┌──

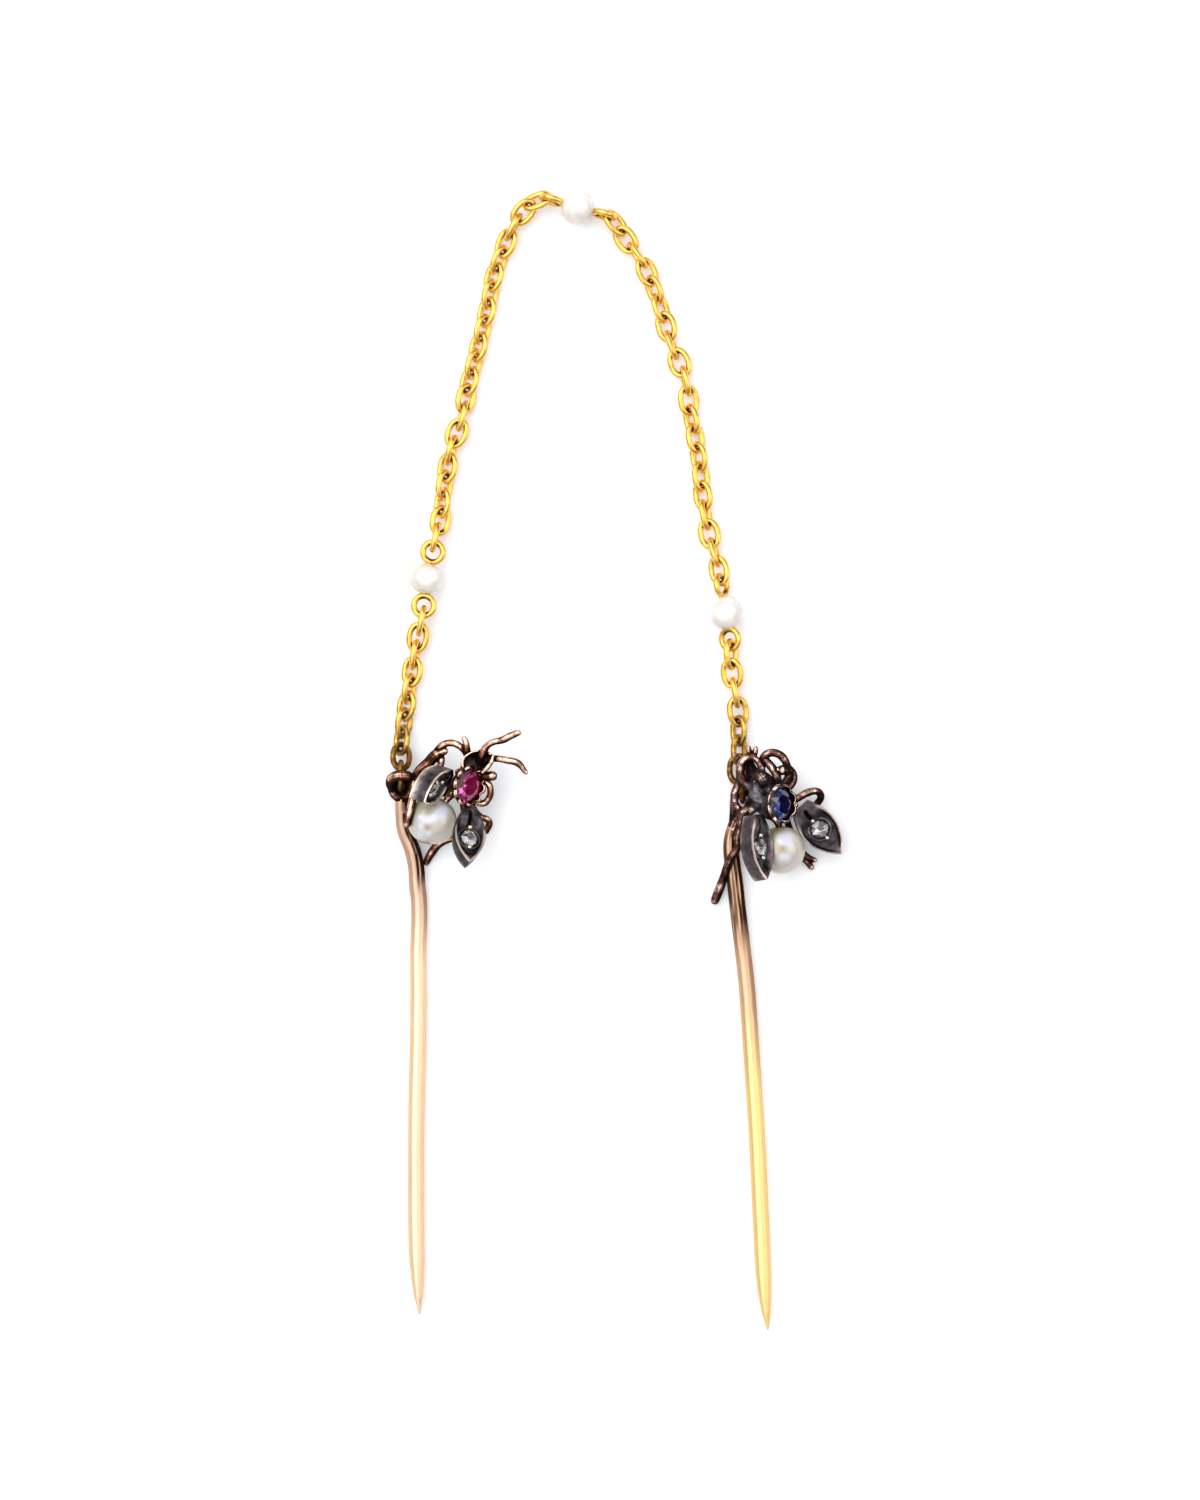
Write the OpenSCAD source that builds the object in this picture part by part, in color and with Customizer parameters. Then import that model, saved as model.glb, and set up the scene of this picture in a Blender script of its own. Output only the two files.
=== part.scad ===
// Double stick pin: two jewelled insect pins joined by a cable chain with three small pearls.
// It lies flat on a surface. +Z is up and +Y runs from the pin points to the arch of the chain.
// The origin is under the middle of the whole, on the surface.

/* [Pins] */
// Diameter of the round lower stem of each pin
stem_d = 1.44; // [1.38:0.01:1.46]
// Length of the straight round stem above the point
shank_len = 18; // [16:0.5:18]
// Length of the tapered point
point_len = 6.3; // [5:0.1:7]
// Height of the stem's axis above the surface
stem_z = 0.73; // [0.73:0.01:0.8]

/* [Chain] */
// Thickness of the round wire in the links and eyes
link_wire = 0.48; // [0.42:0.01:0.5]
// Outer length of a link
link_len = 2.9; // [2.86:0.01:2.94]
// Outer width of a link
link_w = 2.05; // [2:0.01:2.1]
// Outer diameter of the eye at each end of a pearl's wire
eye_d = 2.3; // [2.2:0.01:2.36]
// Diameter of a chain pearl
chain_pearl_d = 3.1; // [2.9:0.05:3.15]
// Distance from the middle of a chain pearl to the middle of an eye
eye_reach = 2.44; // [2.4:0.01:2.5]

/* [Insects] */
// Diameter of the pearl abdomen
body_pearl_d = 4.3; // [4:0.05:4.35]
// Diameter of the round cut stone in the thorax
stone_d = 3; // [2.6:0.05:3.05]
// Height of the collet that holds it
collet_h = 1.6; // [1.5:0.05:1.7]
// Width of a silver wing at its widest
wing_w = 2.7; // [2.4:0.05:2.8]
// Thickness of a silver wing
wing_t = 1.3; // [1.1:0.05:1.35]
// Diameter of the rose-cut diamond in a wing
diamond_d = 1.7; // [1.5:0.05:1.8]

/* [Hidden] */
$fn = 40;

// Fit between a stone or pearl and the metal round it
seat_gap = 0.06;
stem_r = stem_d / 2;
rose_gold = "#b98663";
yellow_gold = "#d9a92f";
dark_silver = "#5b5558";
pearl_white = "#efe9da";

// Vectors

function unit(v) = v / norm(v);
function spot(row) = [row[0], row[1], row[2]];

// Rows between the given rows on a smooth curve through them. Each column is blended alike.
function blend_rows(a, b, c, d, t) =
  0.5 * (2 * b + (c - a) * t + (2 * a - 5 * b + 4 * c - d) * t * t
    + (3 * b - a - 3 * c + d) * t * t * t);
function smooth_rows(rows, steps) = [
  for (i = [0 : len(rows) - 2]) for (j = [0 : steps - 1])
    blend_rows(rows[max(i - 1, 0)], rows[i], rows[i + 1], rows[min(i + 2, len(rows) - 1)], j / steps),
  rows[len(rows) - 1]];

// A wire or body of varying thickness through rows of x, y, z and radius, as one closed skin.
module swept(rows, sides, steps) {
  path = smooth_rows(rows, steps);
  last = len(path) - 1;
  tangents = [for (i = [0 : last])
    unit(spot(path[min(i + 1, last)]) - spot(path[max(i - 1, 0)]))];
  rings = [for (i = [0 : last])
    let (side = unit(cross(tangents[i], [0.13, 0.08, 1])), across = cross(side, tangents[i]))
    for (k = [0 : sides - 1])
      spot(path[i]) + path[i][3] * (cos(360 * k / sides) * side + sin(360 * k / sides) * across)];
  walls = [for (i = [0 : last - 1]) for (k = [0 : sides - 1])
    let (a = i * sides + k, b = i * sides + (k + 1) % sides)
    each [[a, b, a + sides], [b, b + sides, a + sides]]];
  start_cap = [[for (k = [sides - 1 : -1 : 0]) k]];
  end_cap = [[for (k = [0 : sides - 1]) last * sides + k]];
  polyhedron(points = rings, faces = concat(walls, start_cap, end_cap));
}

// Sets what is drawn at the origin with its X axis along a direction and its Z axis near another.
module aimed(at, along, facing) {
  x = unit(along);
  z = unit(facing - (facing * x) * x);
  y = cross(z, x);
  multmatrix([[x[0], y[0], z[0], at[0]], [x[1], y[1], z[1], at[1]], [x[2], y[2], z[2], at[2]],
    [0, 0, 0, 1]]) children();
}

// Pin stems. The straight shank and its point are true round solids, because they are what fits.

left_tip = [-17.6, -49.8, stem_z];
left_run = [0, 1, 0];
right_tip = [13.72, -51.2, stem_z];
right_run = [-0.0505, 1, 0];

// Bent upper stem of each pin: x, y, z and radius, from inside the shank to the soldered body
left_stem_rows = [
  [-17.6, -26.2, 0.73, 0.66], [-17.58, -24.5, 0.73, 0.72], [-17.54, -20.8, 0.73, 0.72],
  [-17.56, -17.2, 0.73, 0.72], [-17.46, -13.9, 0.73, 0.72], [-17.5, -12.5, 0.73, 0.72],
  [-17.65, -11.2, 0.75, 0.73], [-17.83, -9.8, 0.8, 0.73], [-18.12, -8.3, 0.9, 0.72],
  [-18.8, -6.2, 1.1, 0.64], [-19.02, -4.6, 1.4, 0.56], [-19.08, -3.7, 1.7, 0.45]];
right_stem_rows = [
  [12.51, -27.3, 0.73, 0.66], [12.43, -26, 0.73, 0.72], [12.24, -23.6, 0.73, 0.72],
  [11.97, -20.2, 0.73, 0.72], [11.57, -16.6, 0.73, 0.72], [11.14, -13, 0.73, 0.72],
  [10.92, -11, 0.75, 0.73], [10.68, -9.1, 0.8, 0.72], [10.55, -7.6, 0.88, 0.68],
  [10.78, -6.2, 1, 0.62],
  [11.25, -5.2, 1.25, 0.55], [11.95, -4.6, 1.7, 0.5], [12.6, -4.1, 2.3, 0.5],
  [13.2, -3.6, 2.8, 0.5]];

module shank(tip, run) {
  arc_r = (point_len * point_len + stem_r * stem_r) / stem_d;
  blunt = 0.2;
  aimed(tip, run, [0, 0, 1]) rotate([0, 90, 0]) {
    translate([0, 0, point_len]) cylinder(h = shank_len, r = stem_r);
    translate([0, 0, point_len]) mirror([0, 0, 1]) rotate_extrude()
      intersection() {
        translate([stem_r - arc_r, 0]) circle(r = arc_r, $fn = 200);
        square([stem_r, point_len - blunt]);
      }
  }
}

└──

→ Work required
Quote the data in full, keeping each word unchanged.

→ Output of the task
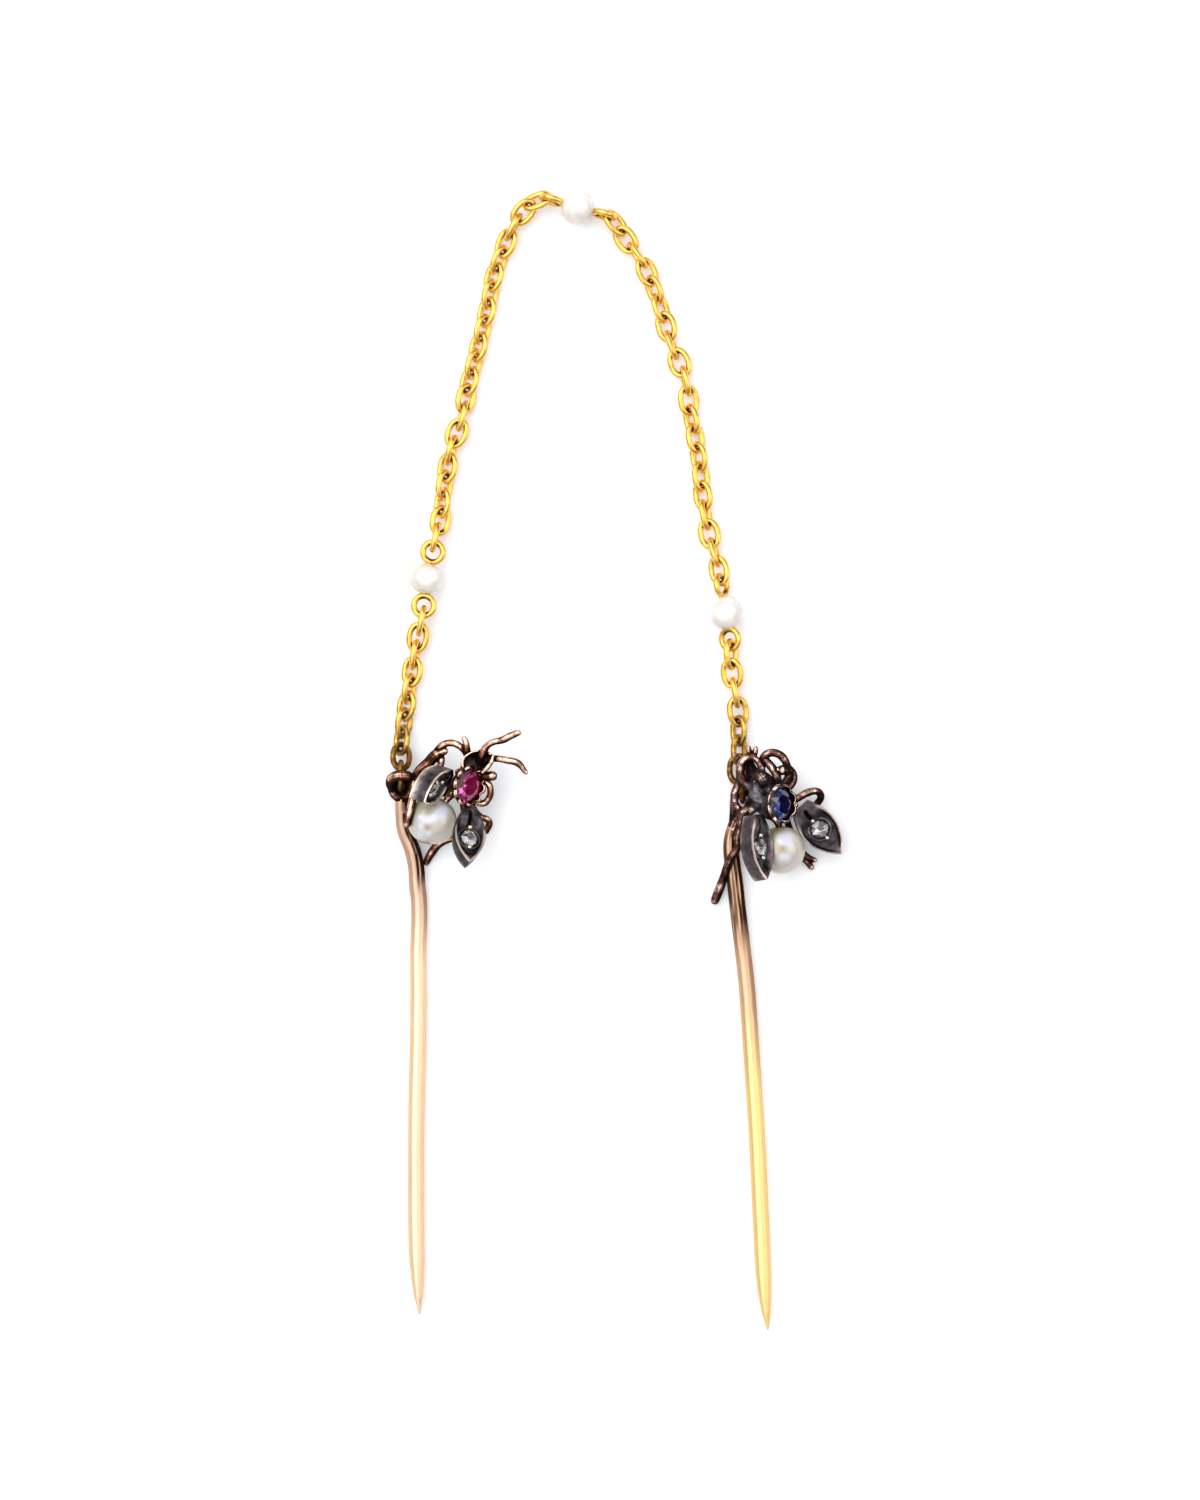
Write the OpenSCAD source that builds the object in this picture part by part, in color and with Customizer parameters. Then import that model, saved as model.glb, and set up the scene of this picture in a Blender script of its own. Output only the two files.
=== part.scad ===
// Double stick pin: two jewelled insect pins joined by a cable chain with three small pearls.
// It lies flat on a surface. +Z is up and +Y runs from the pin points to the arch of the chain.
// The origin is under the middle of the whole, on the surface.

/* [Pins] */
// Diameter of the round lower stem of each pin
stem_d = 1.44; // [1.38:0.01:1.46]
// Length of the straight round stem above the point
shank_len = 18; // [16:0.5:18]
// Length of the tapered point
point_len = 6.3; // [5:0.1:7]
// Height of the stem's axis above the surface
stem_z = 0.73; // [0.73:0.01:0.8]

/* [Chain] */
// Thickness of the round wire in the links and eyes
link_wire = 0.48; // [0.42:0.01:0.5]
// Outer length of a link
link_len = 2.9; // [2.86:0.01:2.94]
// Outer width of a link
link_w = 2.05; // [2:0.01:2.1]
// Outer diameter of the eye at each end of a pearl's wire
eye_d = 2.3; // [2.2:0.01:2.36]
// Diameter of a chain pearl
chain_pearl_d = 3.1; // [2.9:0.05:3.15]
// Distance from the middle of a chain pearl to the middle of an eye
eye_reach = 2.44; // [2.4:0.01:2.5]

/* [Insects] */
// Diameter of the pearl abdomen
body_pearl_d = 4.3; // [4:0.05:4.35]
// Diameter of the round cut stone in the thorax
stone_d = 3; // [2.6:0.05:3.05]
// Height of the collet that holds it
collet_h = 1.6; // [1.5:0.05:1.7]
// Width of a silver wing at its widest
wing_w = 2.7; // [2.4:0.05:2.8]
// Thickness of a silver wing
wing_t = 1.3; // [1.1:0.05:1.35]
// Diameter of the rose-cut diamond in a wing
diamond_d = 1.7; // [1.5:0.05:1.8]

/* [Hidden] */
$fn = 40;

// Fit between a stone or pearl and the metal round it
seat_gap = 0.06;
stem_r = stem_d / 2;
rose_gold = "#b98663";
yellow_gold = "#d9a92f";
dark_silver = "#5b5558";
pearl_white = "#efe9da";

// Vectors

function unit(v) = v / norm(v);
function spot(row) = [row[0], row[1], row[2]];

// Rows between the given rows on a smooth curve through them. Each column is blended alike.
function blend_rows(a, b, c, d, t) =
  0.5 * (2 * b + (c - a) * t + (2 * a - 5 * b + 4 * c - d) * t * t
    + (3 * b - a - 3 * c + d) * t * t * t);
function smooth_rows(rows, steps) = [
  for (i = [0 : len(rows) - 2]) for (j = [0 : steps - 1])
    blend_rows(rows[max(i - 1, 0)], rows[i], rows[i + 1], rows[min(i + 2, len(rows) - 1)], j / steps),
  rows[len(rows) - 1]];

// A wire or body of varying thickness through rows of x, y, z and radius, as one closed skin.
module swept(rows, sides, steps) {
  path = smooth_rows(rows, steps);
  last = len(path) - 1;
  tangents = [for (i = [0 : last])
    unit(spot(path[min(i + 1, last)]) - spot(path[max(i - 1, 0)]))];
  rings = [for (i = [0 : last])
    let (side = unit(cross(tangents[i], [0.13, 0.08, 1])), across = cross(side, tangents[i]))
    for (k = [0 : sides - 1])
      spot(path[i]) + path[i][3] * (cos(360 * k / sides) * side + sin(360 * k / sides) * across)];
  walls = [for (i = [0 : last - 1]) for (k = [0 : sides - 1])
    let (a = i * sides + k, b = i * sides + (k + 1) % sides)
    each [[a, b, a + sides], [b, b + sides, a + sides]]];
  start_cap = [[for (k = [sides - 1 : -1 : 0]) k]];
  end_cap = [[for (k = [0 : sides - 1]) last * sides + k]];
  polyhedron(points = rings, faces = concat(walls, start_cap, end_cap));
}

// Sets what is drawn at the origin with its X axis along a direction and its Z axis near another.
module aimed(at, along, facing) {
  x = unit(along);
  z = unit(facing - (facing * x) * x);
  y = cross(z, x);
  multmatrix([[x[0], y[0], z[0], at[0]], [x[1], y[1], z[1], at[1]], [x[2], y[2], z[2], at[2]],
    [0, 0, 0, 1]]) children();
}

// Pin stems. The straight shank and its point are true round solids, because they are what fits.

left_tip = [-17.6, -49.8, stem_z];
left_run = [0, 1, 0];
right_tip = [13.72, -51.2, stem_z];
right_run = [-0.0505, 1, 0];

// Bent upper stem of each pin: x, y, z and radius, from inside the shank to the soldered body
left_stem_rows = [
  [-17.6, -26.2, 0.73, 0.66], [-17.58, -24.5, 0.73, 0.72], [-17.54, -20.8, 0.73, 0.72],
  [-17.56, -17.2, 0.73, 0.72], [-17.46, -13.9, 0.73, 0.72], [-17.5, -12.5, 0.73, 0.72],
  [-17.65, -11.2, 0.75, 0.73], [-17.83, -9.8, 0.8, 0.73], [-18.12, -8.3, 0.9, 0.72],
  [-18.8, -6.2, 1.1, 0.64], [-19.02, -4.6, 1.4, 0.56], [-19.08, -3.7, 1.7, 0.45]];
right_stem_rows = [
  [12.51, -27.3, 0.73, 0.66], [12.43, -26, 0.73, 0.72], [12.24, -23.6, 0.73, 0.72],
  [11.97, -20.2, 0.73, 0.72], [11.57, -16.6, 0.73, 0.72], [11.14, -13, 0.73, 0.72],
  [10.92, -11, 0.75, 0.73], [10.68, -9.1, 0.8, 0.72], [10.55, -7.6, 0.88, 0.68],
  [10.78, -6.2, 1, 0.62],
  [11.25, -5.2, 1.25, 0.55], [11.95, -4.6, 1.7, 0.5], [12.6, -4.1, 2.3, 0.5],
  [13.2, -3.6, 2.8, 0.5]];

module shank(tip, run) {
  arc_r = (point_len * point_len + stem_r * stem_r) / stem_d;
  blunt = 0.2;
  aimed(tip, run, [0, 0, 1]) rotate([0, 90, 0]) {
    translate([0, 0, point_len]) cylinder(h = shank_len, r = stem_r);
    translate([0, 0, point_len]) mirror([0, 0, 1]) rotate_extrude()
      intersection() {
        translate([stem_r - arc_r, 0]) circle(r = arc_r, $fn = 200);
        square([stem_r, point_len - blunt]);
      }
  }
}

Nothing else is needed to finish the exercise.